If the very aim of understanding what causes poverty and how it can be addressed is the underlying reason for having such an experimental approach, there seems to be another set of evidences that suggests we may not need it. Let’s take the case of Nepal with its spectacular achievement in poverty reduction from ‘everyone in Nepal is poor except for a few professionals and businessmen and perhaps some large farmers’ in 1979, as quoted in Devendra Raj Pandey, to only 21 percent poor in 2015. Nepal not only has demonstrated remarkable achievement on income poverty; it has also performed remarkably on the Millennium Development Goals.
Nepal’s case seems to be the antithesis of what economists would like to believe: Growth is key to poverty reduction. Nepal never got to enjoy stunning growth in the last three decades when this accomplishment was made. On top of that, for the same period, it endured a civil war and political instability. Of course, the major credit for this achievement is attributed to the personal remittances sent back from the countries where Nepal’s youth go in search of work.

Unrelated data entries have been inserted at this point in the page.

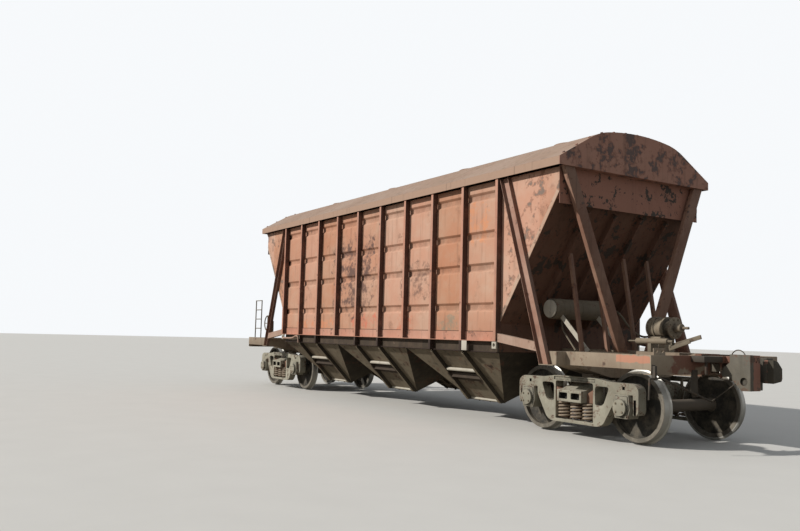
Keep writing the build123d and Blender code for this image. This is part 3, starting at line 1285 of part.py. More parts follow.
os.makedirs("parts", exist_ok=True)
for name, shape in nodes.items():
    export_step(Pos(0, 0, FLANGE_H) * shape, f"parts/{name}.step")
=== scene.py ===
"""Looks of a covered hopper wagon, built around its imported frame, in metres.

The wagon lies along X with the brake cylinder's end at +X. Z is up from the floor, and the rail tops
would be one flange height above it.
"""

from __future__ import annotations

import logging
import math
from dataclasses import dataclass
from enum import Enum

import bpy
from mathutils import Matrix, Vector
from mathutils.bvhtree import BVHTree

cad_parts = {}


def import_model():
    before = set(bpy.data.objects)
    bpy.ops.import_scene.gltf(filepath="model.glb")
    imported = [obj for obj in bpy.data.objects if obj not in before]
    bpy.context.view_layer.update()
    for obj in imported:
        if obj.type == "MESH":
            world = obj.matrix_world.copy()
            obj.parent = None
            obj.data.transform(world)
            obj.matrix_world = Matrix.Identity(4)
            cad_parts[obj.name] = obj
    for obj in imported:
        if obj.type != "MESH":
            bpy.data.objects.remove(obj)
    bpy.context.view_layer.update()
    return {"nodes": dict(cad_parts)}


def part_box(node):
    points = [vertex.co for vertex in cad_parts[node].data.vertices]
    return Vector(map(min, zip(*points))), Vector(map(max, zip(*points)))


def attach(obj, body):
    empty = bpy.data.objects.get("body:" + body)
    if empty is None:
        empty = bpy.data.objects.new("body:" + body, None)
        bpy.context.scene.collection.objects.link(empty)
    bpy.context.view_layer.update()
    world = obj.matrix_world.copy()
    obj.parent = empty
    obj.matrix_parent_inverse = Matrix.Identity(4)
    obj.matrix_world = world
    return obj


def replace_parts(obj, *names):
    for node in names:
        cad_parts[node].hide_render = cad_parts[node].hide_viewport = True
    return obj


LOG = logging.getLogger("wagon")

Triple = tuple[float, float, float]
Run = tuple[Triple, ...]
Colour = tuple[float, float, float, float]
Point = Triple | Vector
Thing = bpy.types.Object
Tree = bpy.types.NodeTree
Socket = bpy.types.NodeSocket
Outputs = bpy.types.bpy_prop_collection
Value = float | Triple | Colour | Socket
Feeds = dict[str | int, Value]

WAGON = "wagon_body"
ENDS = ("near", "far")
AXLES = ("outer", "inner")
HATCH_COUNT = 4
FLANGE_H = 0.028
ORIGIN = Vector((0.0, 0.0, 0.0))
HALF_TURN = Matrix.Rotation(math.pi, 4, "Z")
BOTH_ENDS = [Matrix(), HALF_TURN]

# Limits of Blender's tools

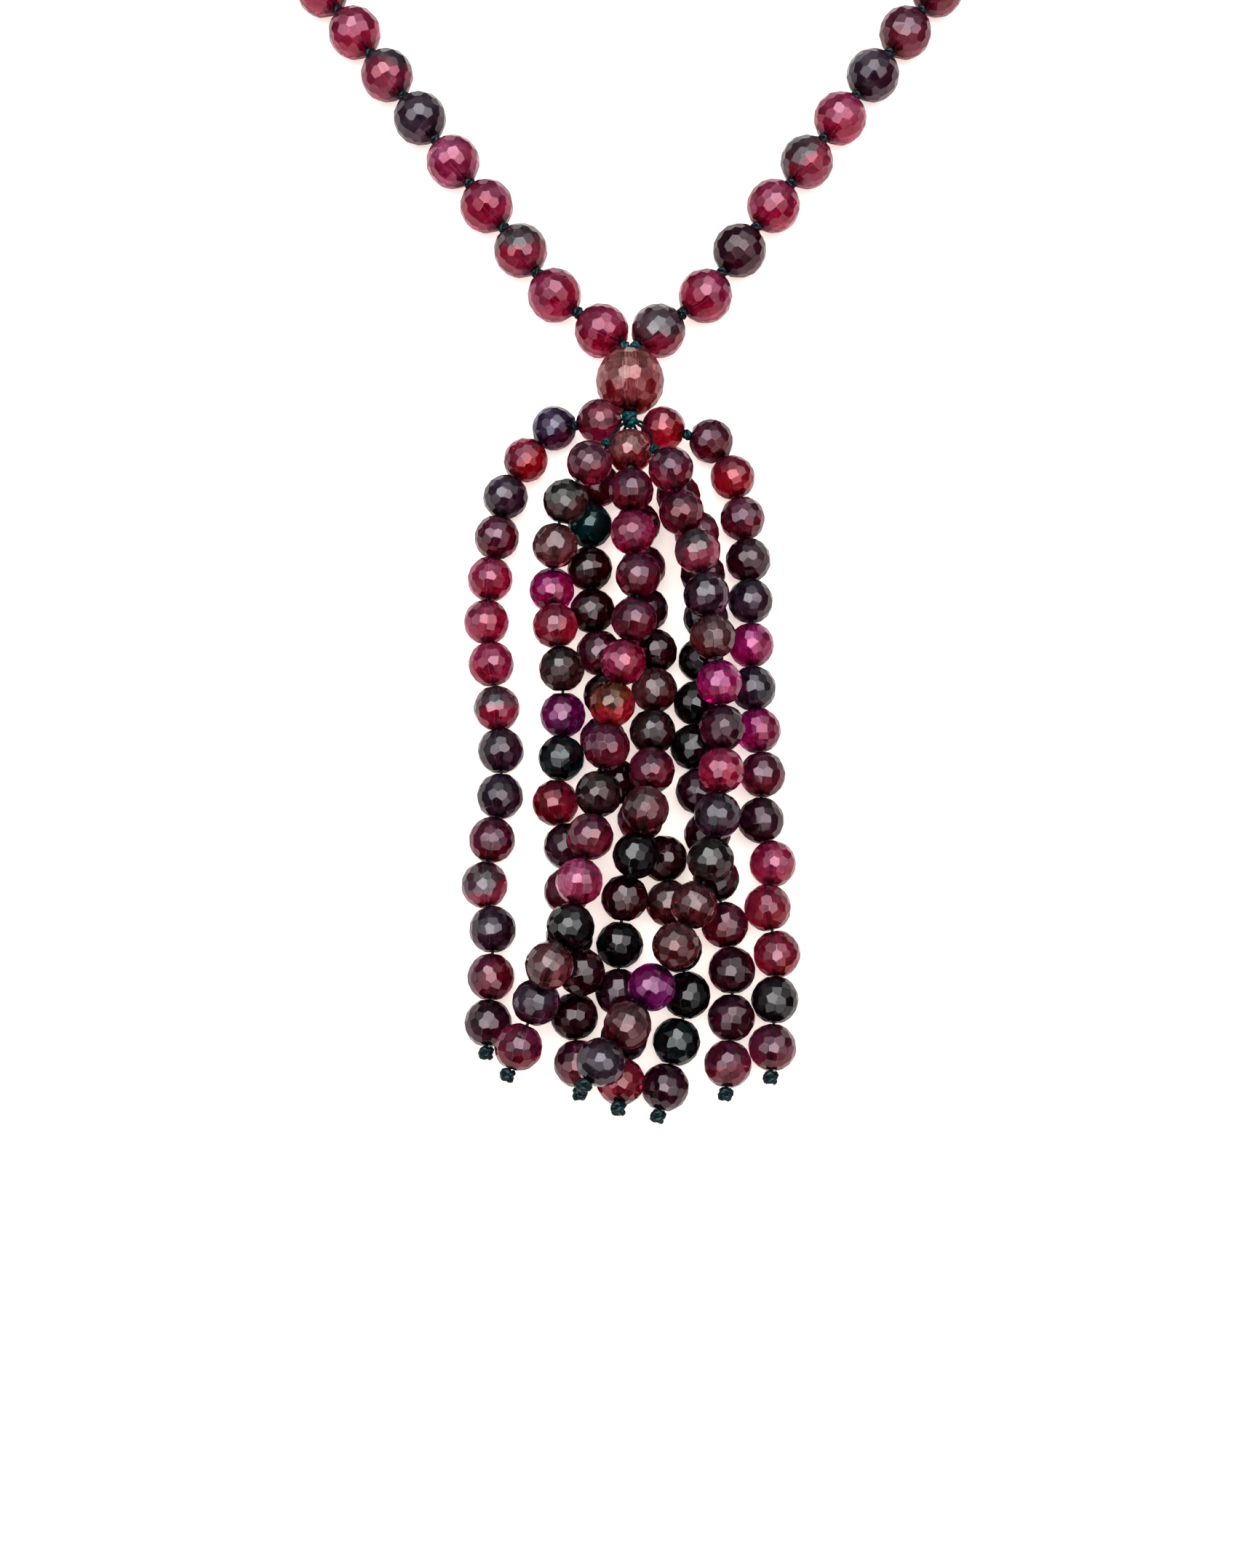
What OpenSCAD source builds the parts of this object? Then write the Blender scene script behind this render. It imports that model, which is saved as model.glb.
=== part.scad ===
// Tassel necklace: a knotted loop of faceted stone beads that ends in a large bead,
// with eight bead strands below it. It lies flat on a surface at z = 0, in mm.
// Seen from above, the neck loop is toward +Y and the tassel toward -Y.

/* [Neck string] */
// Beads on each side of the neck loop
neck_beads_a_side = 34; // [20:1:40]
// Diameter of a neck bead over its facet corners
neck_bead_d = 10.3; // [8:0.1:11]
// Gap between two neck beads, where a knot sits
neck_bead_gap = 1.45; // [1.25:0.05:3]
// Gap between the two lowest neck beads
neck_split = 0.4; // [0.3:0.1:3]
// Angle between one arm of the neck loop and the middle line
neck_half_angle = 35; // [25:1:42]
// How far above the centre knot the two arms would cross
neck_crossing = 5.7; // [3:0.1:8]

/* [Large bead] */
// Diameter of the large bead over its facet corners
large_bead_d = 13; // [11:0.1:14]
// Gap between the large bead and the two lowest neck beads
large_gap = 0.7; // [0.6:0.1:2]

/* [Tassel] */
// Diameter of a tassel bead over its facet corners
tassel_bead_d = 8.1; // [6:0.1:8.4]
// Gap between two beads of a strand
tassel_bead_gap = 0.25; // [0.1:0.05:1.5]
// Gap between beads with a knot between them
knotted_gap = 1.3; // [1.1:0.1:3]
// Least gap where a bead lies on another strand
lay_gap = 0.15; // [0.1:0.05:0.5]

/* [Thread and knots] */
// Diameter of the thread
thread_d = 0.6; // [0.4:0.05:0.7]
// Clearance between the thread and a bead's hole
thread_clearance = 0.14; // [0.1:0.02:0.3]
// Diameter of a knot on the neck string
neck_knot_d = 1.9; // [1:0.1:2.1]
// Diameter of a knot high on a tassel strand
strand_knot_d = 1.7; // [1:0.1:1.8]
// Diameter of the knot that ends a strand
end_knot_d = 2.5; // [1.2:0.1:3.5]
// Diameter of the centre knot
centre_knot_d = 3.1; // [2.4:0.1:3.4]
// Length of the centre knot along the necklace
centre_knot_l = 2.1; // [1.6:0.1:2.6]

/* [Facets] */
// Facets round a neck bead
neck_sides = 12; // [10:2:16]
// Facets round a tassel bead
tassel_sides = 10; // [10:2:16]
// Facets round the large bead
large_sides = 16; // [10:2:20]

/* [Hidden] */

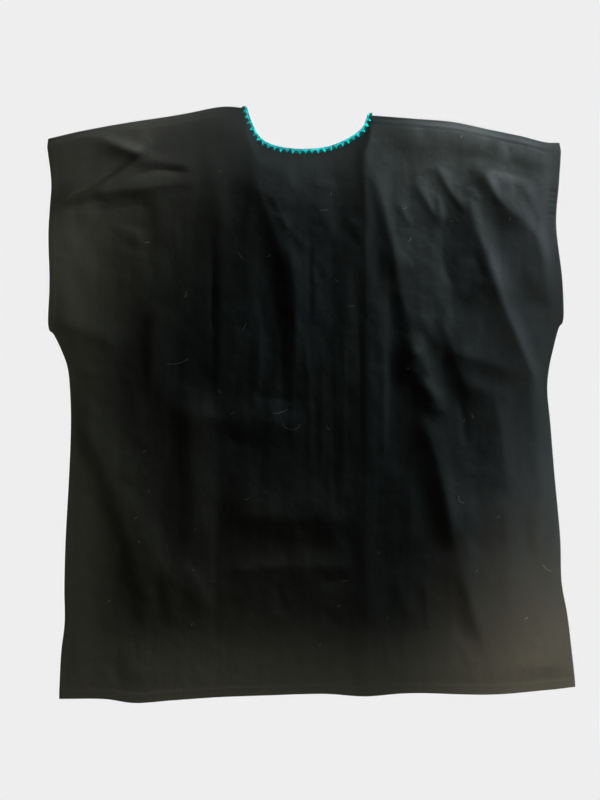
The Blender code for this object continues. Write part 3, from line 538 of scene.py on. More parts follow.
def freedom(fall, share, at_sides):
    """How free the cloth is at every point, from 0 where it is sewn down to 1."""
    from_left, from_right, from_top, from_hem = distances(fall, share)
    in_from_side = ease(0, SIDE_FADE, np.minimum(from_left, from_right))
    free = at_sides[:, None] + (1 - at_sides[:, None]) * in_from_side
    free = free * ease(0, TOP_FADE, from_top)
    return free * (HEM_RELIEF + (1 - HEM_RELIEF) * ease(0, HEM_FADE, from_hem))


back_height = loose_height(back_plan) * freedom(back_fall, across, edge_relief)
print("the loose back rises", round(1000 * back_height.max(), 1), "mm over its seams")

# %% Turn the edges in
CUFF_TURNING = 0.0085
HEM_TURNING = 0.0112
SEAM_DEPTHS = (0.0055, 0.0105)      # the shoulder seam lies deeper towards the right cuff
CUFF_ENDS = (-0.30, 0.28)
STEP = 0.0034             # width over which a turning's edge dies away

cuff_foot = next(section.left_y for section in SECTIONS if section.place == "cuff end")
on_shoulder = np.ones(len(across))
on_shoulder[LEFT_COLUMNS + 1:LEFT_COLUMNS + NECK_COLUMNS] = 0.0
seam_depth = np.interp(back_plan[..., 0], CUFF_ENDS, SEAM_DEPTHS)


def band(distance, width):
    """1 inside a turning of that width, 0 past its edge."""
    return 1.0 - ease(width - STEP / 2, width + STEP / 2, distance)


def turned_in(plan, fall, share):
    """1 where the cloth is double, at the hem, the cuffs and the shoulder seam."""
    from_left, from_right, from_top, from_hem = distances(fall, share)
    in_cuff = plan[..., 1] > cuff_foot
    return np.maximum.reduce([band(from_hem, HEM_TURNING),
                              band(np.minimum(from_left, from_right), CUFF_TURNING) * in_cuff,
                              band(from_top, seam_depth) * on_shoulder])


back_doubled = turned_in(back_plan, back_fall, across)
print(round(100 * back_doubled.mean()), "percent of the back's points are double")

# %% Roll the shoulders and seat the neck
NECK_BRIDGE = 0.030       # how far from the neck the cloth comes down off the crochet
SHOULDER_ROLL = 0.0032
ROLL_REACH = 0.0105
ROLL_UNEVENNESS = 0.45
SEAM_PULL = 0.0004        # how far the shoulder seam's thread draws the cloth down
SEAM_LINE = 0.0006        # how far past the turning that thread runs
SEAM_LINE_WIDTH = 0.0009
PULL_UNEVENNESS = 0.8


def neck_bridge(plan):
    """1 over the neck, 0 past the cloth beside it that rests on the crochet."""
    neck_left, neck_right = top_edge[[LEFT_COLUMNS, LEFT_COLUMNS + NECK_COLUMNS], 0]
    beside_neck = np.maximum(neck_left - plan[..., 0], plan[..., 0] - neck_right)
    return 1.0 - ease(0.0, NECK_BRIDGE, np.maximum(0.0, beside_neck))


def shoulder_roll(plan, from_top, bridge):
    """The height of the rolled shoulder edge, less what its seam's thread draws down."""
    rolled = SHOULDER_ROLL * on_shoulder * ease(0.0, ROLL_REACH, from_top)
    rolled *= (1.0 - ease(ROLL_REACH, 4 * ROLL_REACH, from_top)) * (1.0 - bridge)
    rolled *= 1.0 + ROLL_UNEVENNESS * rumple(plan * (1.6, 0.4), 34.0, 8.8)
    past_seam = (from_top - seam_depth - SEAM_LINE) / SEAM_LINE_WIDTH
    drawn_in = SEAM_PULL * np.exp(-past_seam ** 2) * on_shoulder
    return rolled - drawn_in * (1.0 + PULL_UNEVENNESS * rumple(plan * (3.0, 0.4), 40.0, 2.6))


bridge = neck_bridge(back_plan)
seat = CLOTH + SEAM_GAP + bridge * (EDGING_BACK_Z - CLOTH / 2 - CLOTH - SEAM_GAP)
back_from_top = distances(back_fall, across)[2]
back_under = seat + shoulder_roll(back_plan, back_from_top, bridge) + back_height
print("the back's underside is", round(1000 * back_under.min(), 2), "to",
      round(1000 * back_under.max(), 2), "mm up")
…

The pursuit of evidence-based policy is nothing but an ideological approach finding its roots in neoclassical economics-driven experiments that reemphasises market supremacy. This reasserts that poverty traps emerge due to the failure to make the right choices and eventually blames the poor while it ‘tends to ignore the broader macroeconomic, political and institutional drivers of impoverishment and underdevelopment’. However, both Nepal’s experience and Negative Income Tax’s findings suggest that people make decisions that collectively help them to flourish. Narrowing down the sources of evidences to some randomised trials with a presumption that the poor are the people who lack the ingenuity to make fitting decisions to come out of poverty is not only misleading, it is rather dehumanising. When people have money, they demonstrate a higher intelligent quotient than when they were out of cash. Policies stemmed from such short-sighted trials may only provide short-run remedies.